Saudi authorities on Wednesday reportedly pulled the plug on Obeikan’s radio program ‘Fatwas on Air,’ a daily morning show in which Obeikan would go on air and issue fatwas -- religious rulings -- to the public on various matters.
Taking the sheikh off air appears to come as part of Saudi king Abdullah’s recent clampdown on the nation’s fatwa bazaar.
In a bid to stop unauthorized clerics issuing odd religious decrees, the king has reportedly put out a royal decree authorizing only members of the Council of Senior Islamic Scholars to issue fatwas from now on...
... Some perceive the step as much needed. A number of controversial fatwas have embarrassed the ultra-conservative kingdom.
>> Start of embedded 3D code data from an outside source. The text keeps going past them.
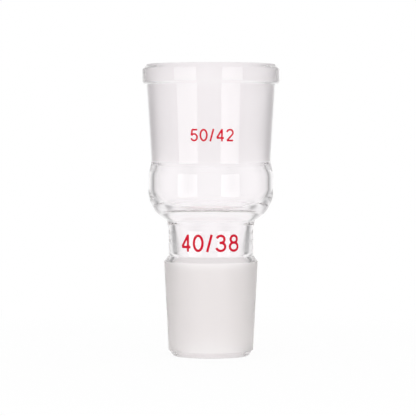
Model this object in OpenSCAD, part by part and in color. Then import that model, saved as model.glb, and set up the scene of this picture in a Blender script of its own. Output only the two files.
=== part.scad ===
// Ground-joint expansion adapter in blown laboratory glass: a large ground socket above,
// a swollen bulb, a short neck and a smaller ground cone below, all one piece round one bore.
// Millimetres, +Z up, the axis of the bore is Z and the cone's tip stands on Z = 0.

/* [Ground joints] */
// Taper of both joints, as diameter lost for each millimetre of length
joint_taper = 0.1; // [0.06:0.01:0.12]
// Inner diameter of the ground socket at its mouth
socket_d = 50; // [46:0.5:60]
// Length of the ground zone inside the socket
socket_len = 42; // [30:1:60]
// Outer diameter of the ground cone at its shoulder
cone_d = 40; // [38:0.5:44]
// Length of the ground zone on the cone
cone_len = 38; // [20:1:60]

/* [Barrel and bead] */
// Wall of the mouth at the flat rim
rim_wall = 2.6; // [1.5:0.1:3.5]
// Wall of the barrel just under the bead
barrel_wall = 2.8; // [1.5:0.1:3.5]
// Wall of the barrel at its waist, where the ground zone ends
waist_wall = 2.45; // [1.5:0.05:3.5]
// Height of the bead's round wall
bead_h = 6.4; // [3:0.1:12]
// How far the bead stands out of the barrel
bead_proud = 1.9; // [1:0.1:4]
// Height of the bevel above the bead
bead_bevel_h = 1.1; // [0.5:0.1:2]
// Height of the plain rim above the bevel
rim_h = 0.8; // [0.4:0.1:2]
// How far the plain rim draws in on its way up
rim_draft = 0.3; // [0:0.1:0.6]
// Lead-in round the socket's mouth
mouth_ease = 0.5; // [0.2:0.1:0.8]

/* [Bulb] */
// How far the bulb swells out of the waist
bulb_swell = 1.3; // [0.5:0.1:4]
// Height of the bulb, from the corner of its shoulder to the ground zone
bulb_h = 20.2; // [18:0.1:32]
// Wall of the bulb at its widest
bulb_wall = 2.15; // [1.5:0.05:2.8]
// Radius of the shoulder outside, where the bulb turns in to the neck
shoulder_r = 15.5; // [6:0.5:18]
// Radius of the shoulder inside
floor_r = 12; // [6:0.5:14]
// Height of the floor inside over the shoulder's corner outside
floor_rise = 3.6; // [3:0.1:5]
// Height that the bulb takes to swell out below the ground zone
swell_h = 5; // [3:0.5:7]
// Height of the waist outside over the foot of the ground zone
waist_rise = 0.8; // [0:0.1:2]

/* [Throat and neck] */
// Outer diameter of the neck
neck_d = 36.2; // [34:0.1:37]
// Length of the neck, from the cone's shoulder to the crease under the bulb
neck_len = 14.9; // [10:0.1:30]
// How far the neck flares out up to the crease
neck_flare = 0.75; // [0.2:0.05:1.5]
// Height of that flare
neck_flare_h = 4; // [1:0.1:6]
// Height of the bulb's foot, from the crease to the shoulder's corner
foot_h = 4.4; // [4:0.1:7]
// Wall of the neck at its top
neck_wall = 2.5; // [1.5:0.1:3]
// Wall of the neck at the cone's shoulder
neck_foot_wall = 3.75; // [2:0.05:4.5]
// Bore at the lip, where the bulb's floor turns down over the seal with the neck's tube
lip_d = 38.4; // [36:0.1:42]
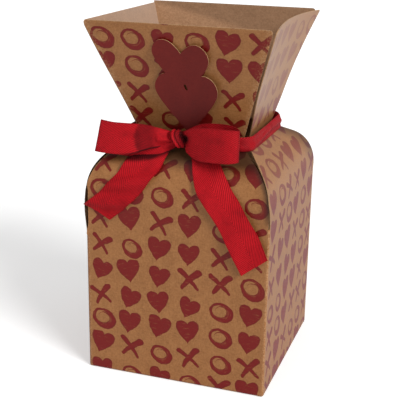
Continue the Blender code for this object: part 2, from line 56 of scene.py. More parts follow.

Sheikh Yousuf Ahmad, a lecturer at the Imam Mohammad bin Saud University in Riyadh, earlier this summer suggested that only Muslim maids should be allowed to work in Saudi homes. The cleric has also called for the Grand Mosque in Mecca, Islam’s holiest site and the world’s largest mosque, to be demolished and rebuilt in a way that would ensure segregation between the sexes in the shrine.
Sheikh Abdul Aziz Al Shaikh, a senior Saudi scholar, hailed the king’s decree, saying it would protect Islamic law, sharia, ‘from infringements of unqualified people who deviate from the path of the Prophet’, according to the United Arab Emirates-based newspaper Gulf News.
Others, however, view the king’s new restrictions on fatwas as a clampdown on free speech and thought.